Ripple’s long-anticipated journey toward becoming a publicly traded company has kept the XRP community on edge. Although discussions around a $30 billion valuation have circulated for over a year, the path to accessing stocks remains a point of interest — and controversy.

One of the most debated methods involves purchasing synthetic pre-IPO shares through third-party services. These services, while increasingly popular, have sparked concerns about their legitimacy and potential risks.

Recently, the XRP community has been abuzz with discussions about the ethical and legal implications of these synthetic products. Critics argue that investing in such offerings resembles speculative gambling, with little oversight or transparency. David Schwartz, CTO of Ripple and a key figure in the company’s founding, has entered the conversation with his perspective on the matter.

To buy or not to buy?

Schwartz shared some frank thoughts on the risks of buying shares on the secondary market in a social media post.
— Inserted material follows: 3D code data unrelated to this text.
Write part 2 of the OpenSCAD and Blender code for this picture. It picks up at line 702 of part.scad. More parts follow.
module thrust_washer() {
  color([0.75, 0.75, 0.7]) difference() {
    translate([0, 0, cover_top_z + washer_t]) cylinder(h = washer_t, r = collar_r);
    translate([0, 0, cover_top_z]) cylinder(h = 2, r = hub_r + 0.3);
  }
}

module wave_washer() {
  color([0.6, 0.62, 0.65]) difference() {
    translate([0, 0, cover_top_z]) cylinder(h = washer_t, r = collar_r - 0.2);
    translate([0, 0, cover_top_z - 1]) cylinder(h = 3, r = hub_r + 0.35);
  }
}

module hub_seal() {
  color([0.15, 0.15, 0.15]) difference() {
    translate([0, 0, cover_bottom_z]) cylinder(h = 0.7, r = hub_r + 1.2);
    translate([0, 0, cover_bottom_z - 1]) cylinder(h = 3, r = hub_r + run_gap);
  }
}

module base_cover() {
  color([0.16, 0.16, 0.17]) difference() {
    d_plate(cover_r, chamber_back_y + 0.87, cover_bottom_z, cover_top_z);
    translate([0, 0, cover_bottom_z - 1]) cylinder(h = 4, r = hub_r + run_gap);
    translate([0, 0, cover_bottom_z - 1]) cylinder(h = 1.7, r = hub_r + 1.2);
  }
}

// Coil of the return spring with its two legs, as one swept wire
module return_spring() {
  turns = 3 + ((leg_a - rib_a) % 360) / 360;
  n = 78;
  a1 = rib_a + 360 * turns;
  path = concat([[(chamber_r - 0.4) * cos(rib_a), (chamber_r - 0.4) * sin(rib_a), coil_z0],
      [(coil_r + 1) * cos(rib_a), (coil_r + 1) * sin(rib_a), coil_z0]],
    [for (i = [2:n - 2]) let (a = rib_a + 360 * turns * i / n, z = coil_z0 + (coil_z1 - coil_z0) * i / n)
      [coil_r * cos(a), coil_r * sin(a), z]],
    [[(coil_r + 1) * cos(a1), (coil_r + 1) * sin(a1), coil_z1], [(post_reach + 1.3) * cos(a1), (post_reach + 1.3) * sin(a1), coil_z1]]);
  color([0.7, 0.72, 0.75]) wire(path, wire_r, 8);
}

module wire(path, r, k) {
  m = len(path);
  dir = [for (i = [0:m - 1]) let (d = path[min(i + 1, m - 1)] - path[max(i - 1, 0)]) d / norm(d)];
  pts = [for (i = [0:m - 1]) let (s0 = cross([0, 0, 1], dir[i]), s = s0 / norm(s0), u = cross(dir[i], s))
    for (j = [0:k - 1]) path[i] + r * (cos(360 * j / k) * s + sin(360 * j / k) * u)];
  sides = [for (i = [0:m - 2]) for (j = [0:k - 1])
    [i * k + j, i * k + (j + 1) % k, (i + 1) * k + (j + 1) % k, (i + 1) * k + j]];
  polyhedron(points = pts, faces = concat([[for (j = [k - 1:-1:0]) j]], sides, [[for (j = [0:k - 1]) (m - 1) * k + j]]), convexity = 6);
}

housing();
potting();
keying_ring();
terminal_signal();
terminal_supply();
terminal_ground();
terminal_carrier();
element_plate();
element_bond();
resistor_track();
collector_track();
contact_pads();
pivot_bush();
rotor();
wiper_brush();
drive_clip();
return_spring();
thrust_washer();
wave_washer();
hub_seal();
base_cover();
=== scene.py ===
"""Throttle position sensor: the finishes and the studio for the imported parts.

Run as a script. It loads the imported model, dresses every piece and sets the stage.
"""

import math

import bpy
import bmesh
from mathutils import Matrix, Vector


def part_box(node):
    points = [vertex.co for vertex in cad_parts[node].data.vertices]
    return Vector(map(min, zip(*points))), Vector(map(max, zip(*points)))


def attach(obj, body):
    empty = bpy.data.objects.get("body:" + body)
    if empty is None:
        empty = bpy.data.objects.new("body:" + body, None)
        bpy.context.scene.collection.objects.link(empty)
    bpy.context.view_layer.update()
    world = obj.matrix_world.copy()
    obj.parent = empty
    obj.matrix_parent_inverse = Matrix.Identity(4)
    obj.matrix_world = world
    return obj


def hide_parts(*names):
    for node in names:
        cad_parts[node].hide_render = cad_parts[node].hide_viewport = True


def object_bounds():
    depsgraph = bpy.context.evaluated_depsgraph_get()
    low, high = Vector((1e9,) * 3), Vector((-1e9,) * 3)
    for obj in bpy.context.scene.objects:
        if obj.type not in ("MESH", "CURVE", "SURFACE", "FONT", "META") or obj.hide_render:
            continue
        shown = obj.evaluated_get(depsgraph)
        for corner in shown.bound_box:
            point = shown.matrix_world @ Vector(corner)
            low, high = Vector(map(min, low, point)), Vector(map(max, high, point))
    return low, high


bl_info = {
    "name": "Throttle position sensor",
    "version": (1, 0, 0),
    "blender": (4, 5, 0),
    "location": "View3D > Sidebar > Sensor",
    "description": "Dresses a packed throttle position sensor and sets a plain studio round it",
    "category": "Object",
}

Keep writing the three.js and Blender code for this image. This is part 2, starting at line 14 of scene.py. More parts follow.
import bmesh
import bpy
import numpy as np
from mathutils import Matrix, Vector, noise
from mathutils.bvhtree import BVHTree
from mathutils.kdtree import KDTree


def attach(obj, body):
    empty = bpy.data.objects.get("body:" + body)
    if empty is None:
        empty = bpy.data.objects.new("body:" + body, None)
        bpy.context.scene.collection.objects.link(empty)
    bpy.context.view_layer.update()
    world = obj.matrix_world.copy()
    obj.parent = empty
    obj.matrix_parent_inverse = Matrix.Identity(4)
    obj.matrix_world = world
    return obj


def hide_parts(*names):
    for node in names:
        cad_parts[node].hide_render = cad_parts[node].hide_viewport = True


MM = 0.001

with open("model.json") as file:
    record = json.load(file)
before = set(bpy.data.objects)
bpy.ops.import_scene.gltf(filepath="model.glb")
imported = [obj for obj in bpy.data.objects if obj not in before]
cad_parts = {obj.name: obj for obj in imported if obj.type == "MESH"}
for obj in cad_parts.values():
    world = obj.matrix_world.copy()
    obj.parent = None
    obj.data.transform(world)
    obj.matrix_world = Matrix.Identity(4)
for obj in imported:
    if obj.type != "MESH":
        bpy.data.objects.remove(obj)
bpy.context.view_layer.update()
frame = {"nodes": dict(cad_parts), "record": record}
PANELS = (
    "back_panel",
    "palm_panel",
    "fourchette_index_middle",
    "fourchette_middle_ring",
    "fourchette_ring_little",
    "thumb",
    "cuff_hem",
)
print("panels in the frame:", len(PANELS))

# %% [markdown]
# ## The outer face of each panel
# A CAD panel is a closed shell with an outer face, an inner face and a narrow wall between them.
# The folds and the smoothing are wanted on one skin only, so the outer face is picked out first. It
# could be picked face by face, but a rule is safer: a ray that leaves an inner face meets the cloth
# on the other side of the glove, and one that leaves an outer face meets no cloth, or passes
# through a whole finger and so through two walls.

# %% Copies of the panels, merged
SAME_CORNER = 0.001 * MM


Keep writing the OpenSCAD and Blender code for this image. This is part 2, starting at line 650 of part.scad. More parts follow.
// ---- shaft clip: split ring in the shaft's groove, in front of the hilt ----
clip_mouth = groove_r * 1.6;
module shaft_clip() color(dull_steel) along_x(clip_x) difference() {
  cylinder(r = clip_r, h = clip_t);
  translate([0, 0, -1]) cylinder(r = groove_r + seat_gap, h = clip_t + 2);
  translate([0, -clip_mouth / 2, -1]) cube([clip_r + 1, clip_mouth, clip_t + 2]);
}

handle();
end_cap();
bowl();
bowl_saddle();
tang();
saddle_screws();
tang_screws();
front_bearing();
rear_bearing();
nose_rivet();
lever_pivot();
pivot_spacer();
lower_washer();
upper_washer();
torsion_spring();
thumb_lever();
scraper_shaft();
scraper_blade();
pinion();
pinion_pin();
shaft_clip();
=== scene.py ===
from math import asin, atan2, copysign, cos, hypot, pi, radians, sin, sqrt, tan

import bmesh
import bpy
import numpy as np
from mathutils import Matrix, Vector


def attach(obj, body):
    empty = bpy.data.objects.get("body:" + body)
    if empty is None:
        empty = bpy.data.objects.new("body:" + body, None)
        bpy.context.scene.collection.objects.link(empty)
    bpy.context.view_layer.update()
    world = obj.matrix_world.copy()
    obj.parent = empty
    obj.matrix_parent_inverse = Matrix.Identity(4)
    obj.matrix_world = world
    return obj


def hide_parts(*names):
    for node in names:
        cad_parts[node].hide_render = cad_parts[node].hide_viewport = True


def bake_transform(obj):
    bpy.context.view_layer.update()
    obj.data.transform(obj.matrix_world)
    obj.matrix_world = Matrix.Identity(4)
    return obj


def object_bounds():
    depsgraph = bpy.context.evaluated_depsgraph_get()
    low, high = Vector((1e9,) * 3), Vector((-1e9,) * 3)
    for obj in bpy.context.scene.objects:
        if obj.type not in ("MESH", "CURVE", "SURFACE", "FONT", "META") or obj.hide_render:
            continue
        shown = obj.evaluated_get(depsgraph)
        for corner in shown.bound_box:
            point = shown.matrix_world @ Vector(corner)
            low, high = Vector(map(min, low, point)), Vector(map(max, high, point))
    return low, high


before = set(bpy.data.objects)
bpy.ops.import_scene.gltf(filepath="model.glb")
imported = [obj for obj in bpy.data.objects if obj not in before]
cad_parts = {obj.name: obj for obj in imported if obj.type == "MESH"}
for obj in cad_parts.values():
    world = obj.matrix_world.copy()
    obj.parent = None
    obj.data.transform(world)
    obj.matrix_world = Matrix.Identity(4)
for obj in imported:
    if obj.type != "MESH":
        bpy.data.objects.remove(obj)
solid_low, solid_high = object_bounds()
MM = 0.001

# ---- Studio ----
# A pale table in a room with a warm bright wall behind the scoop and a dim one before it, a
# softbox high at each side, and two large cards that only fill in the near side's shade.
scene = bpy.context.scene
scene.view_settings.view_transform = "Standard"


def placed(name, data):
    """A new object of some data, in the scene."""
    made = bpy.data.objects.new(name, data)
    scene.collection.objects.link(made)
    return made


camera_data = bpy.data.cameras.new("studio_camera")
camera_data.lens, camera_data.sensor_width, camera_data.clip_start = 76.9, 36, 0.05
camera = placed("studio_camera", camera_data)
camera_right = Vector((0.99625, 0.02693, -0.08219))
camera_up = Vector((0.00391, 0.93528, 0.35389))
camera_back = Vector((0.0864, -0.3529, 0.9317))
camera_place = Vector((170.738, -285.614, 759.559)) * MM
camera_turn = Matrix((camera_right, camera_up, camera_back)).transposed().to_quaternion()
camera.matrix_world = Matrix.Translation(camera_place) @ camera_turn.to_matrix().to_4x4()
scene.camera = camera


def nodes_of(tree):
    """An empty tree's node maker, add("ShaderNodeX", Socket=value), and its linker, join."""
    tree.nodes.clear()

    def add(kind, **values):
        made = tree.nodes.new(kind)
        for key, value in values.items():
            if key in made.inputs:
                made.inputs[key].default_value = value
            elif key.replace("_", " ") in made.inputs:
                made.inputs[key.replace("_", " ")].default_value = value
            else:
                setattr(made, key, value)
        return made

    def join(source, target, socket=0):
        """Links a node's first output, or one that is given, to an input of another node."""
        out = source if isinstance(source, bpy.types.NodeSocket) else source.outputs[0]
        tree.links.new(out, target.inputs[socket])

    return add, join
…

He mentioned that brokers often do not give retail investors all the information they need, which leaves them open to prices that are too high and incomplete disclosure.

If you do not have access to all the data, you are at a disadvantage, especially when the main goal is to make the most profit for the sellers and middlemen.

The developer suggests that anyone thinking about buying secondary market pre-IPO stocks should look at information from more than one source, not just their broker.

There are a few tools that can give you some insight into these markets, but they depend on the data that’s available. Even so, it is always better to have some data than none, and comparing multiple quotes is really important for getting through these complex financial waters.

The message is clear: While the desire of investing in Ripple’s pre-IPO stocks may be tempting, the risks cannot be overlooked. With the real offering approaching, it is important for investors to exercise caution and due diligence before participating in secondary market transactions.